→ **Dataset records**:
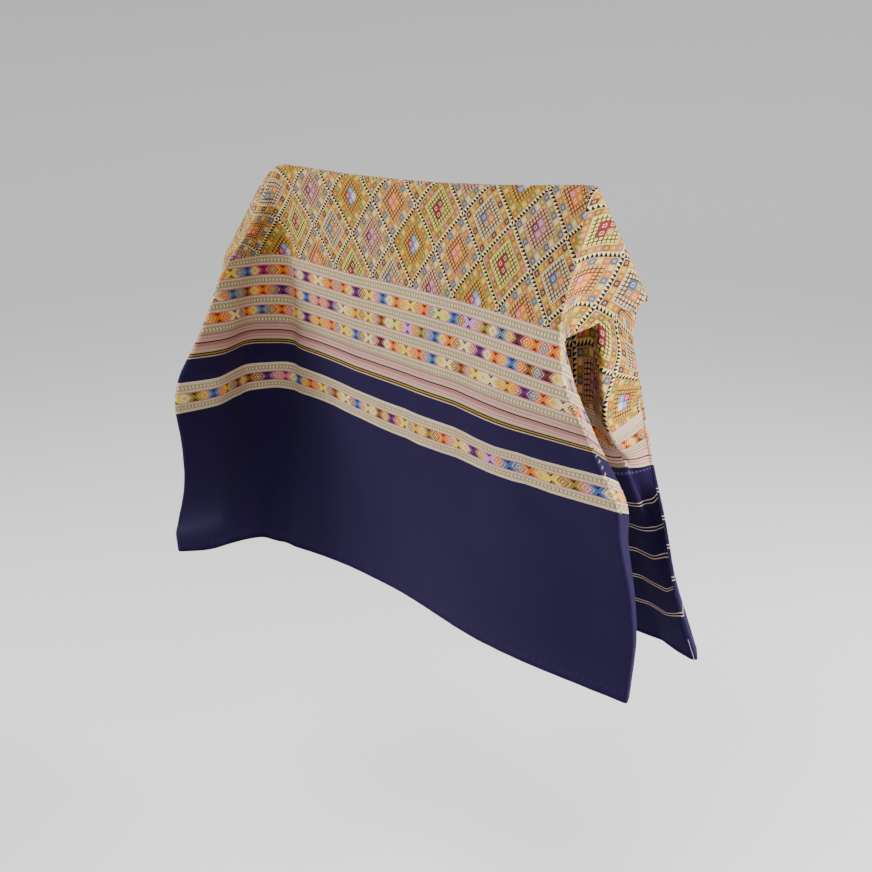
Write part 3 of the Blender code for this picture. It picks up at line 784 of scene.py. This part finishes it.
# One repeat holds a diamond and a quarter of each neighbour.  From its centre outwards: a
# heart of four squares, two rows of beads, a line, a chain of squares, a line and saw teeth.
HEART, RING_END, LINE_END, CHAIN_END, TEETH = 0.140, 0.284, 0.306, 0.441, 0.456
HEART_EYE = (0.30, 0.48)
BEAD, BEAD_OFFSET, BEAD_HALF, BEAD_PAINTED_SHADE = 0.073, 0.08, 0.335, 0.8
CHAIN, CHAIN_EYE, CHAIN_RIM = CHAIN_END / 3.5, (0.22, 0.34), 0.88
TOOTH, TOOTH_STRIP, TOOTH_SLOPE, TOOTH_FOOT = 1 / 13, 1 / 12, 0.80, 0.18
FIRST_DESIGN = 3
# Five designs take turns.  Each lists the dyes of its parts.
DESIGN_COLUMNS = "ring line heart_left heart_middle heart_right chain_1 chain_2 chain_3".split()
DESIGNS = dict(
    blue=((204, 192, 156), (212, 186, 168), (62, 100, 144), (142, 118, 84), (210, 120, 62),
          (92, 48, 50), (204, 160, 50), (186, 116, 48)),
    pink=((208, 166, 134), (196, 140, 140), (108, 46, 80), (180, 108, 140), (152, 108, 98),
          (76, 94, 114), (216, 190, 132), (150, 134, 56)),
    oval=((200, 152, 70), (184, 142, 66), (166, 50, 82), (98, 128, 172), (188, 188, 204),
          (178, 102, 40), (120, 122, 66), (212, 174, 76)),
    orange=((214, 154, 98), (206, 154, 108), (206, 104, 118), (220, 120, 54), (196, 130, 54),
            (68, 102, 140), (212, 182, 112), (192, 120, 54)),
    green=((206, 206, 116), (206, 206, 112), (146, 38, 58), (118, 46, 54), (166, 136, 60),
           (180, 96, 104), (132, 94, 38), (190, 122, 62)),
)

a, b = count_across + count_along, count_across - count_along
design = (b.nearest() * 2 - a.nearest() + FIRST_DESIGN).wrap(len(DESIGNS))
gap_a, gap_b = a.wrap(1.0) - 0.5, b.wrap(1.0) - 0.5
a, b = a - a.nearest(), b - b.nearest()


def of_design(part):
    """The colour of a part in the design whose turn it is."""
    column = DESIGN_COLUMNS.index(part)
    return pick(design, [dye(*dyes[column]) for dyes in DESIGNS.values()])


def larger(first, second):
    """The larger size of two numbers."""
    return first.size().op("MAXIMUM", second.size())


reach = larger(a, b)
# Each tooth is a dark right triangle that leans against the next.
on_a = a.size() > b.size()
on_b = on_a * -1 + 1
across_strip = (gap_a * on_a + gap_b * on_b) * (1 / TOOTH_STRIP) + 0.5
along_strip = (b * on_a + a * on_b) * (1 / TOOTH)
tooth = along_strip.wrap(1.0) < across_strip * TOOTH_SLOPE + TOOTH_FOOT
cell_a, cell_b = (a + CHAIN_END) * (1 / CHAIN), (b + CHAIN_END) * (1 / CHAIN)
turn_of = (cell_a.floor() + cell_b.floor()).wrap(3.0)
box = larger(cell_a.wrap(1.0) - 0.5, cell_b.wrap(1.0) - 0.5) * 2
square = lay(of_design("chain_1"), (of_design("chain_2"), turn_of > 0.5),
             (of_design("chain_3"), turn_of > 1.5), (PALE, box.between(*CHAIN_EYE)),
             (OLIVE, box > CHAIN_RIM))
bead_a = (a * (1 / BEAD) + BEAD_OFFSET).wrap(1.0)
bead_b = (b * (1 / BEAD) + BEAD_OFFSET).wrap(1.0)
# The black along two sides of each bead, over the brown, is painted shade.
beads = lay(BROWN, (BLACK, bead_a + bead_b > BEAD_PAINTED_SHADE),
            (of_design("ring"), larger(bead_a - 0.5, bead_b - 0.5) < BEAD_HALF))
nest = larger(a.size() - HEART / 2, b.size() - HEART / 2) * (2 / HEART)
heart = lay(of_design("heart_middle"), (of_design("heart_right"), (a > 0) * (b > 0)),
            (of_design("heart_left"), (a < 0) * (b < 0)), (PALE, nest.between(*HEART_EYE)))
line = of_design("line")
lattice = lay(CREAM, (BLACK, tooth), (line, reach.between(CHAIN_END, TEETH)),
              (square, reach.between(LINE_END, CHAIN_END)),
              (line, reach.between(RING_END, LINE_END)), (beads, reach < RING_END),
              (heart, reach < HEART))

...

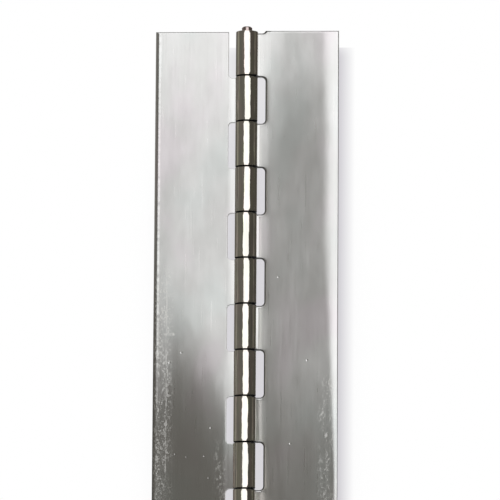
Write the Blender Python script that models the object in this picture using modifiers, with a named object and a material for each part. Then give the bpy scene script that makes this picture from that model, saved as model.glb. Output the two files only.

→ **Task to carry out**: Look through the records and gather every line containing "Write".

→ **Result**:
Write part 3 of the Blender code for this picture. It picks up at line 784 of scene.py. This part finishes it.
Write the Blender Python script that models the object in this picture using modifiers, with a named object and a material for each part. Then give the bpy scene script that makes this picture from that model, saved as model.glb. Output the two files only.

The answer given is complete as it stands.